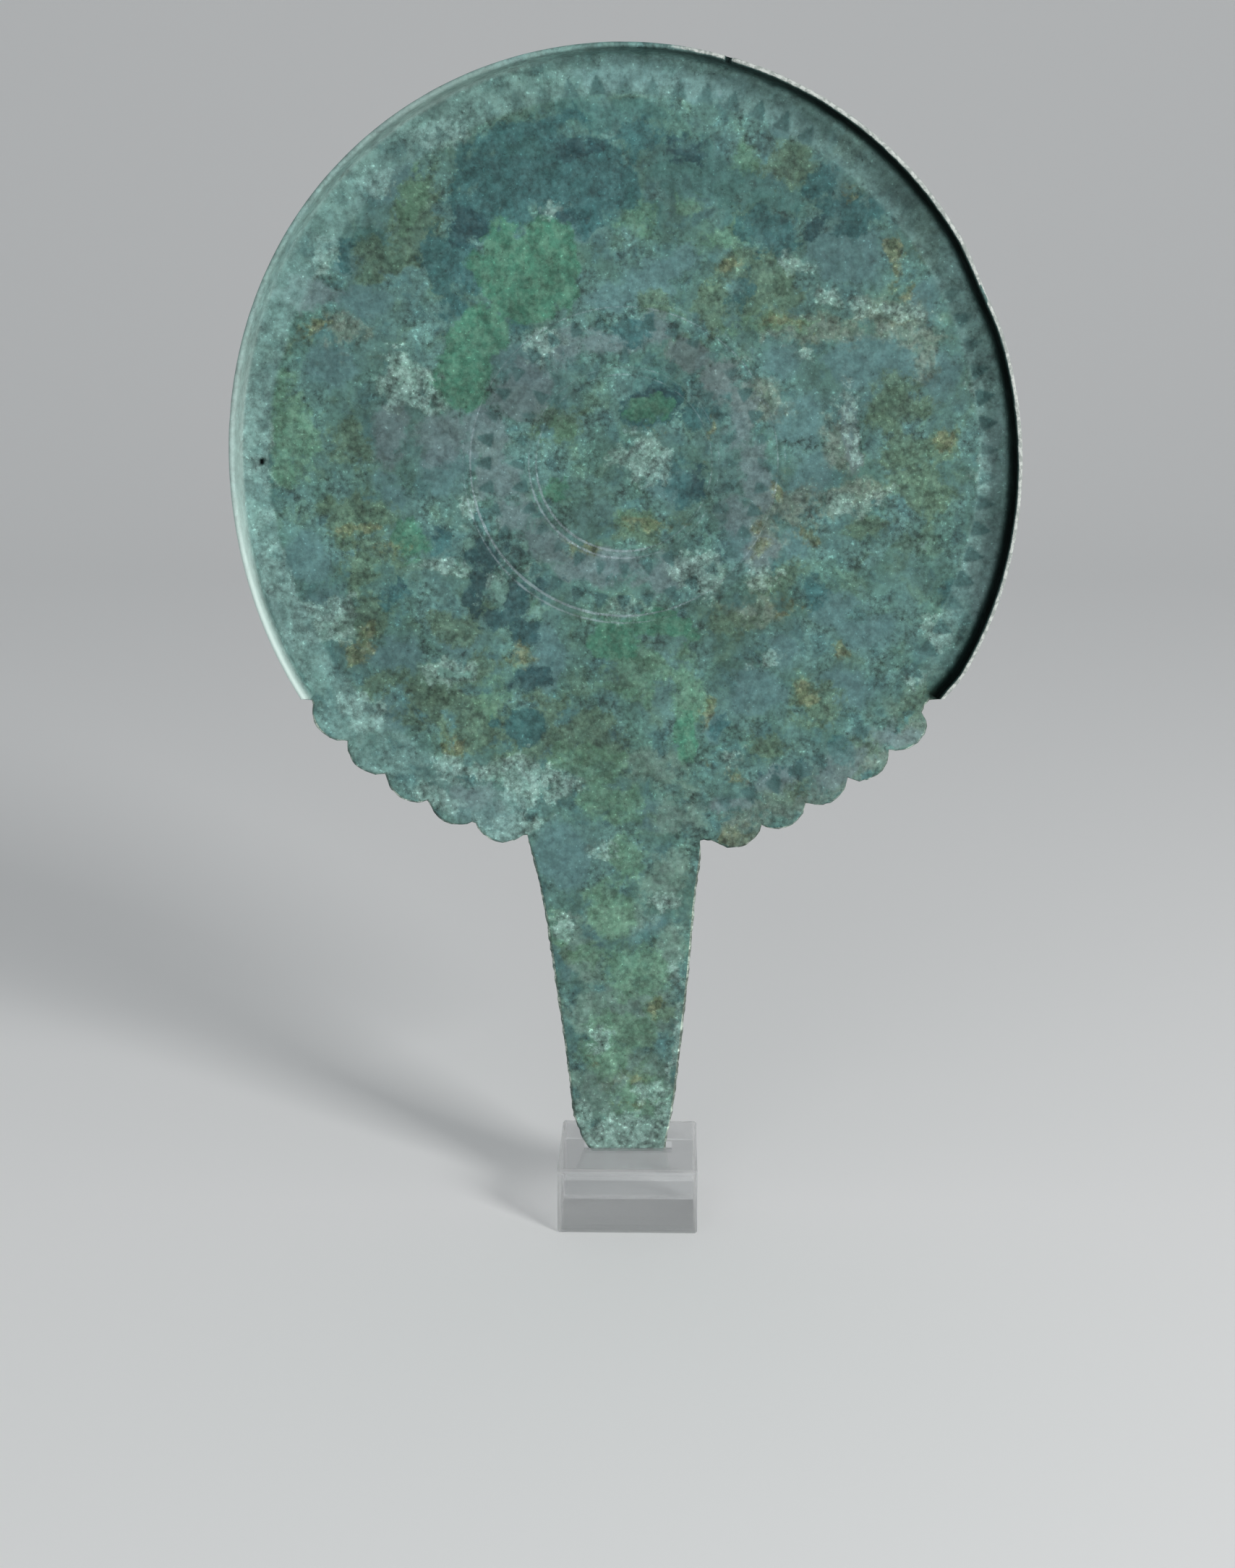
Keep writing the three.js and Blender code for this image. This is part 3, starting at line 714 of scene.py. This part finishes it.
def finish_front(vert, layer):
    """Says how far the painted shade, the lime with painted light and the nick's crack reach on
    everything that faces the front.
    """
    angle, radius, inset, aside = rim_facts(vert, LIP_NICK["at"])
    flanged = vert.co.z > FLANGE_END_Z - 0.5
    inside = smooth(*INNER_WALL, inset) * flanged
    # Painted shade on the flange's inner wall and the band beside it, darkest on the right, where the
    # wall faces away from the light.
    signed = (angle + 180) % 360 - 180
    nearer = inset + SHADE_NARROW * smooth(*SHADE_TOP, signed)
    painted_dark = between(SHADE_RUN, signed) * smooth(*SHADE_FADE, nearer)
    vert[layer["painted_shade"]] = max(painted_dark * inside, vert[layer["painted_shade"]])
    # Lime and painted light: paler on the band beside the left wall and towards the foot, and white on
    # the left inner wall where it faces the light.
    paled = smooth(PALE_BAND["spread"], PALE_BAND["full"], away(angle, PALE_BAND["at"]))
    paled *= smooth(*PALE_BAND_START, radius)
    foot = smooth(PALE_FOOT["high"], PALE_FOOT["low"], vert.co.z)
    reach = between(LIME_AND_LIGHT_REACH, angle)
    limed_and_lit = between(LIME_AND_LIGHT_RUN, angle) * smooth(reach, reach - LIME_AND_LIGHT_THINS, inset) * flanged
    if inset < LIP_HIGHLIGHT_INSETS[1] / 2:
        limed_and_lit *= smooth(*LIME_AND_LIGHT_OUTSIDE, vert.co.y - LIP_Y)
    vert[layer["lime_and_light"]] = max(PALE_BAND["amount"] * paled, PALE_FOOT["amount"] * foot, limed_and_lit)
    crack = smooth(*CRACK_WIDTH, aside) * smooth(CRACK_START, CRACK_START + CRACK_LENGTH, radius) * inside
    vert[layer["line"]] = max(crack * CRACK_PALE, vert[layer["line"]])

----

» WHAT YOU WILL DO:
Write out the data exactly as it stands.

» ANSWER IN FULL:
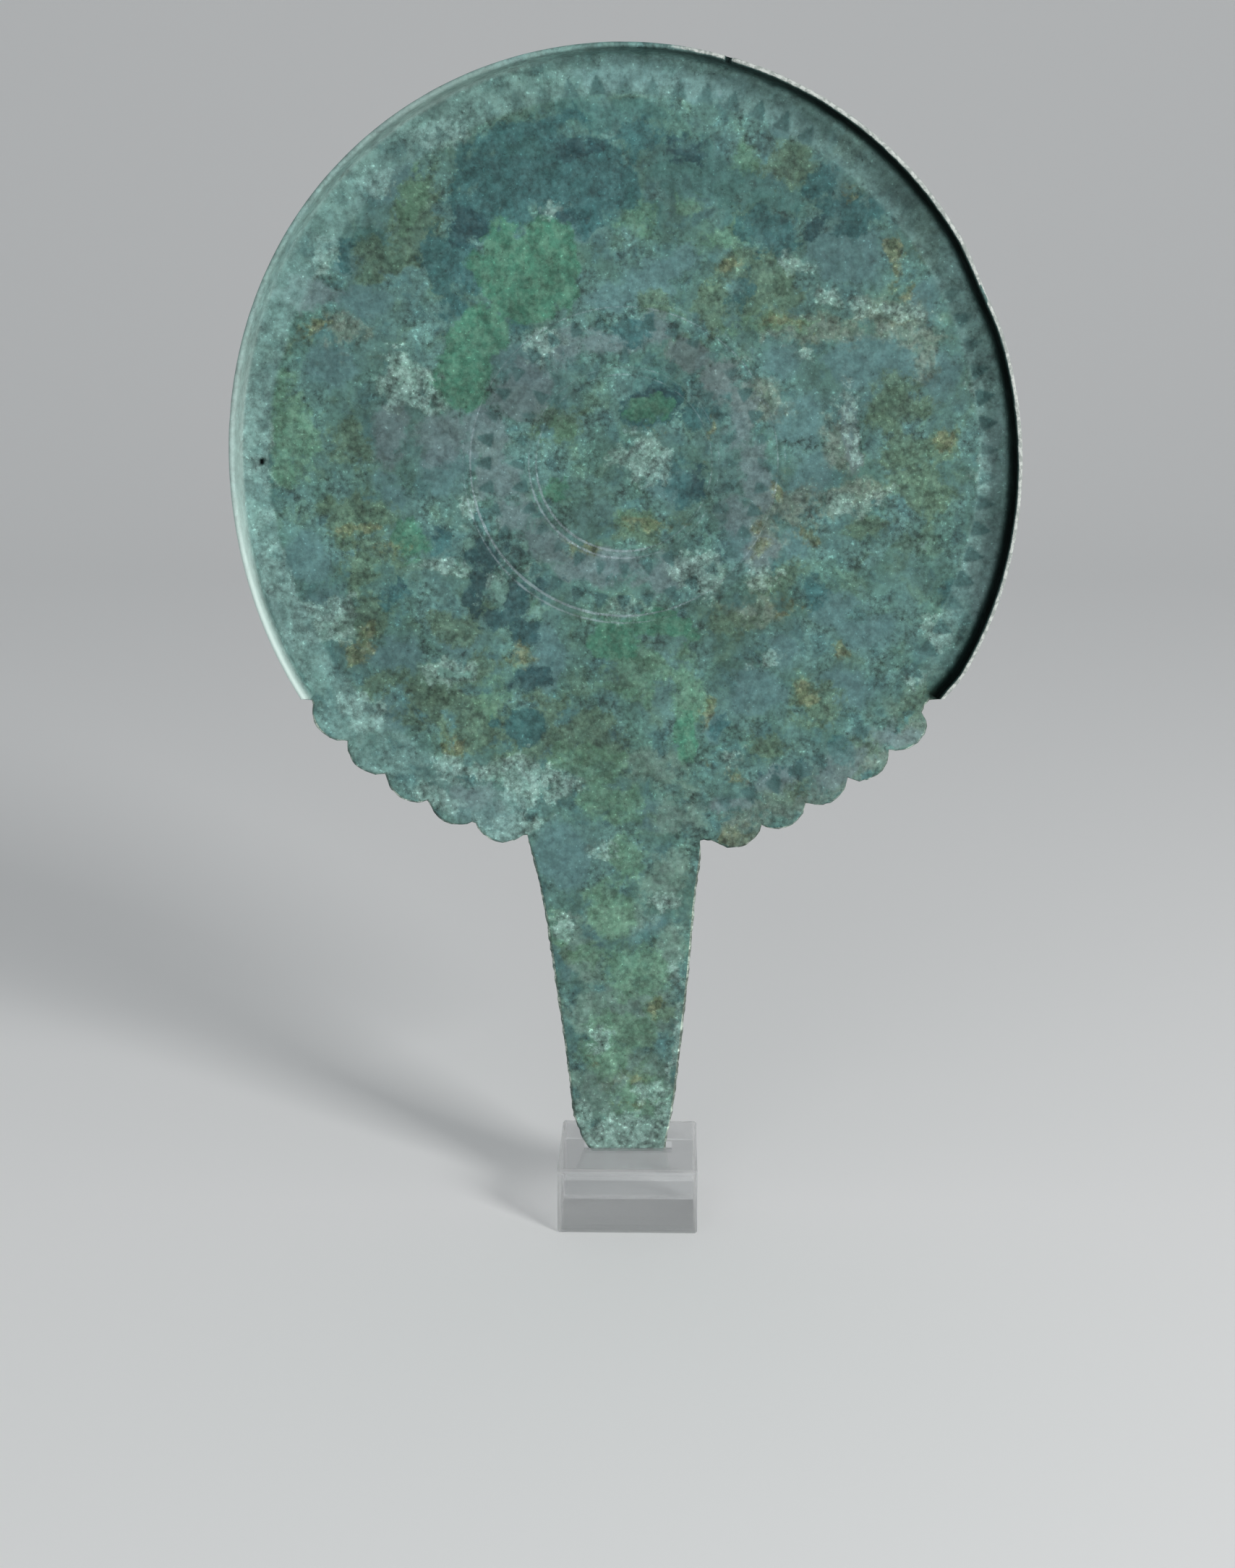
Keep writing the three.js and Blender code for this image. This is part 3, starting at line 714 of scene.py. This part finishes it.
def finish_front(vert, layer):
    """Says how far the painted shade, the lime with painted light and the nick's crack reach on
    everything that faces the front.
    """
    angle, radius, inset, aside = rim_facts(vert, LIP_NICK["at"])
    flanged = vert.co.z > FLANGE_END_Z - 0.5
    inside = smooth(*INNER_WALL, inset) * flanged
    # Painted shade on the flange's inner wall and the band beside it, darkest on the right, where the
    # wall faces away from the light.
    signed = (angle + 180) % 360 - 180
    nearer = inset + SHADE_NARROW * smooth(*SHADE_TOP, signed)
    painted_dark = between(SHADE_RUN, signed) * smooth(*SHADE_FADE, nearer)
    vert[layer["painted_shade"]] = max(painted_dark * inside, vert[layer["painted_shade"]])
    # Lime and painted light: paler on the band beside the left wall and towards the foot, and white on
    # the left inner wall where it faces the light.
    paled = smooth(PALE_BAND["spread"], PALE_BAND["full"], away(angle, PALE_BAND["at"]))
    paled *= smooth(*PALE_BAND_START, radius)
    foot = smooth(PALE_FOOT["high"], PALE_FOOT["low"], vert.co.z)
    reach = between(LIME_AND_LIGHT_REACH, angle)
    limed_and_lit = between(LIME_AND_LIGHT_RUN, angle) * smooth(reach, reach - LIME_AND_LIGHT_THINS, inset) * flanged
    if inset < LIP_HIGHLIGHT_INSETS[1] / 2:
        limed_and_lit *= smooth(*LIME_AND_LIGHT_OUTSIDE, vert.co.y - LIP_Y)
    vert[layer["lime_and_light"]] = max(PALE_BAND["amount"] * paled, PALE_FOOT["amount"] * foot, limed_and_lit)
    crack = smooth(*CRACK_WIDTH, aside) * smooth(CRACK_START, CRACK_START + CRACK_LENGTH, radius) * inside
    vert[layer["line"]] = max(crack * CRACK_PALE, vert[layer["line"]])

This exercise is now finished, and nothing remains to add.